To ensure minimal resource usage on the client side, scalability, and the ability to easily incorporate new features in the future, a Microservice Architecture was adopted for this project's server implementation. Each integration is implemented as a decoupled microservice that runs in a containerized environment with preloaded models and/or other resources for efficient processing and no load times during inference. The orchestration of these microservices is currently configured with Docker Compose.

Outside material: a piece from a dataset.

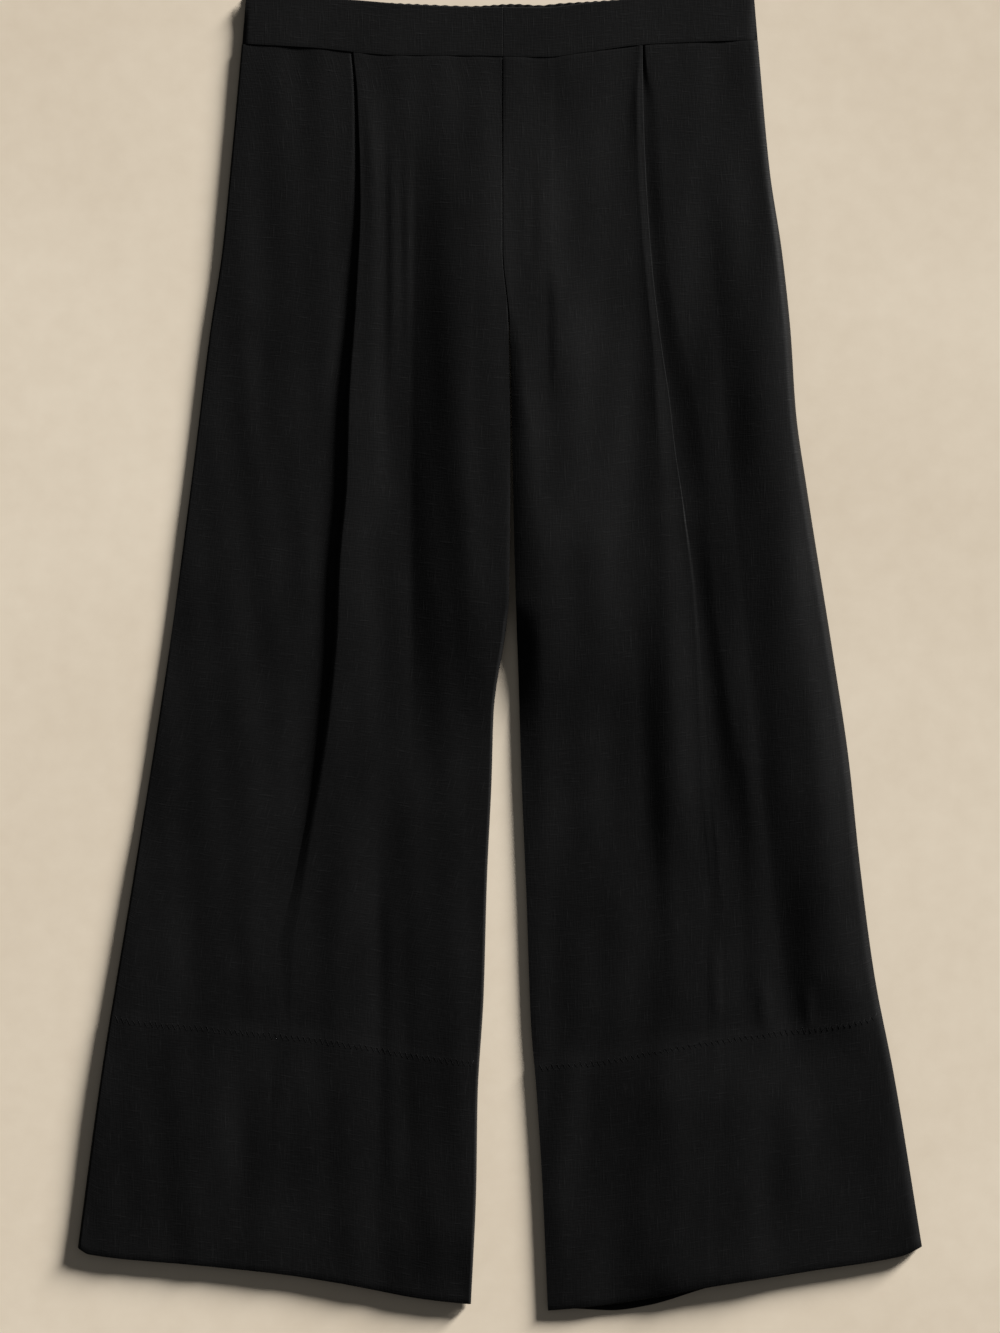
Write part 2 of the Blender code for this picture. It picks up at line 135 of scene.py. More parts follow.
# How much higher the left front lies than the centre front seam. Columns: y, height
CENTRE_HUMP = [(458, 0), (262, 0.1), (249, 0.4), (226, 1.0), (189, 1.5), (151, 2.1), (114, 2.5),
               (76, 3.2), (39, 2.4), (0, 0.6), (-60, -1.5), (-300, -1.5), (-494, -1.0)]

# Pleats. The top layer runs outwards over a crest, falls a little through `brow` to the `edge`,
# turns down through `turn` degrees round `roll`, runs on for `run`, turns back and goes on as
# the side of the front at height `low`, from which it comes up again over `rise`. `flank` is the
# slope from the crest towards the centre.
PLEAT_COLUMNS = ("y", "edge", "roll", "turn", "run", "brow", "flank", "low", "rise")
PLEAT_RIGHT = [(-262, 158, 9.0, 2, 12, 1, 34, 3.9, 30), (-220, 155, 9.0, 4, 10, 1, 34, 3.6, 30),
               (-180, 149.5, 9.0, 9, 6, 1, 34, 3.1, 30), (-132, 143, 8.0, 22, 3, 1, 34, 2.7, 30),
               (-90, 137, 6.5, 42, 1.5, 1, 34, 2.4, 30), (-46, 131, 5.2, 62, 1, 1, 36, 2.1, 32),
               (12, 125, 4.0, 85, 0.5, 1, 38, 2.0, 30), (69, 121.5, 2.6, 115, 0.5, 1, 36, 2.0, 28),
               (126, 116, 1.9, 150, 1, 1, 34, 2.0, 26), (189, 114, 1.6, 170, 3, 1, 26, 2.3, 22),
               (264, 108.5, 1.2, 180, 5, 1, 18, 2.6, 14), (338, 105, 0.8, 180, 6, 1, 12, 2.9, 7),
               (414, 107, 0.45, 180, 5, 1, 8, 3.0, 2.5), (446, 110, 0.3, 180, 4, 1, 5, 2.9, 1.5)]
PLEAT_LEFT = [(-190, 156, 5.0, 1, 10, 14, 30, 6.4, 40), (-111, 152, 5.0, 2, 6, 17, 28, 6.9, 30),
              (-36, 149, 4.0, 4, 3, 18, 27, 7.1, 18), (39, 145, 2.5, 8, 1, 19, 26, 7.0, 14),
              (76, 141, 1.2, 14, 0.5, 18, 26, 7.0, 16), (95, 138.5, 0.6, 36, 0.1, 16.5, 26, 7.1, 19),
              (114, 136, 0.2, 90, 0.4, 15, 27, 6.5, 22),
              (151, 130.5, 0.1, 105, 1.9, 11.5, 27, 5.3, 22), (188, 126.5, 0.1, 105, 2.2, 10, 24, 4.7, 20),
              (218, 122, 0.1, 110, 2.0, 7, 24, 4.6, 18), (248, 118, 0.1, 115, 2.0, 5.5, 22, 4.6, 15),
              (278, 114.5, 0.1, 120, 2.0, 5, 20, 4.5, 13), (338, 110, 0.1, 150, 2.4, 5.5, 16, 3.9, 13),
              (392, 107.5, 0.1, 180, 3, 5, 9, 4.2, 12), (414, 107, 0.1, 180, 3, 4.5, 8, 3.9, 9),
              (430, 106.7, 0.1, 180, 2, 3.5, 6, 3.5, 4),
              (446, 106.5, 0.1, 180, 2, 2, 4, 3.2, 1.5)]
PLEAT_OPENS = 90.0  # the length over which a pleat opens out at its end
BROW_FALL = {1: 0.65, -1: 0.0}  # for each 12 mm of brow, by side
STEEPER_FROM = 120.0  # above this, over the next 80 mm, the left flank steepens to its crest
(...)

Details on current integrations:
- offline Speech-to-Text with OpenAI Whisper
- configured for processing audio device input streams in real time
- custom Docker image with a minimal serve.py module
- WebSocket protocol support with websockets library
- asynchronous voice recording (client side) and transcription (server side) with asyncio library
- offline Text-to-Speech with MycroftAI Mimic3
- offline Natural Language Understanding with Rasa Open Source and SpaCy
- real-time Speech-To-Speech interaction
- text summarization
- ask for the current time in any country / city / state supported by SpaCy, or just the local time if no location is specified
git clone https://github.com/mcleonte/zaida.ai.git
cd zaida.ai
docker compose up # add --detach flag or run it in another terminal
./nlu-train.sh
poetry install
# Option 1
poetry run zaida
# Option 2
poetry shell # or "source .venv/bin/activate"
zaida
If ./nlu-train.sh
fails with a ConnectionError, your should wait a
few more seconds to let all the Docker services to start up, as the NLU service
take a few more seconds longer. After the initialization, interactions should
feel real-time.
This is still a very new project, as I've just almost finished polishing the STT and TTS integrations. However, there isn't much to go with on the NLU side yet, which I want to focus on next. So far I plan on developing features also for:
- daily tasks and workflows
- window & environment management
- filesystem & browser navigation
and many other will follow.